The world of the 1989 Velvet Revolution was defined by the constraints
of a closed system that infused every aspect of life. For that revolution's
kids, whose view of the world is shaped by a profusion of communications
technology unimaginable back during the low-tech Communist era, the
commissars of the phone company seem a natural target -- a monopoly power
in what was supposed to be a free and honest market.
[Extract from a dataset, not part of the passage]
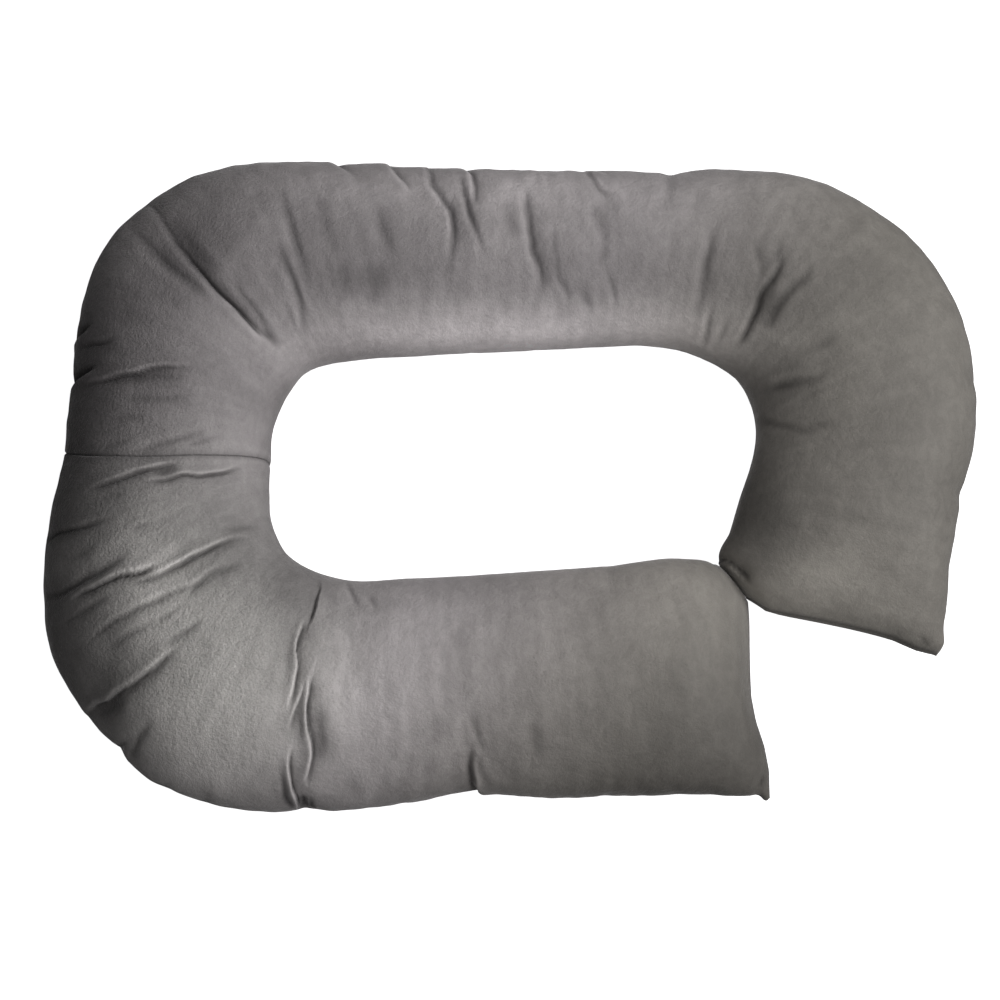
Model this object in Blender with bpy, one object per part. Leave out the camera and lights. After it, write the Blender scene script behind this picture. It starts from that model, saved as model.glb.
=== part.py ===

When 24-year-old Lukacovic stood on the Telecom steps denouncing the
company's rates, he recalled a voice echoing in his ear -- that of Vaclav
Maly, a priest and behind-the-scenes leader of the marches on Wenceslas
Square in 1989. Lukacovic was 14 then, a young kid swept along by the historic
forces of the moment.
"During the revolution, I was down in the crowd," he recalls. "Last
week, I was up in front of it. I remembered how Maly spoke, clearly and
slowly. It was necessary to prevent people from getting too emotional,
because it's easy to get people angry and hard to settle them down."
In 1989, no one wanted an act of violent outrage to provide the
slightest excuse for a brutal counterattack by the police. And though the
stakes today are so obviously different, Lukacovic similarly didn't want
anyone to disrupt the scene of diligent Internet users attacking the object
of their antagonism with humor and public pressure. Not a stone was thrown
that day; the police looked on quietly. And this high-tech generation's own
single-party system is beginning to respond.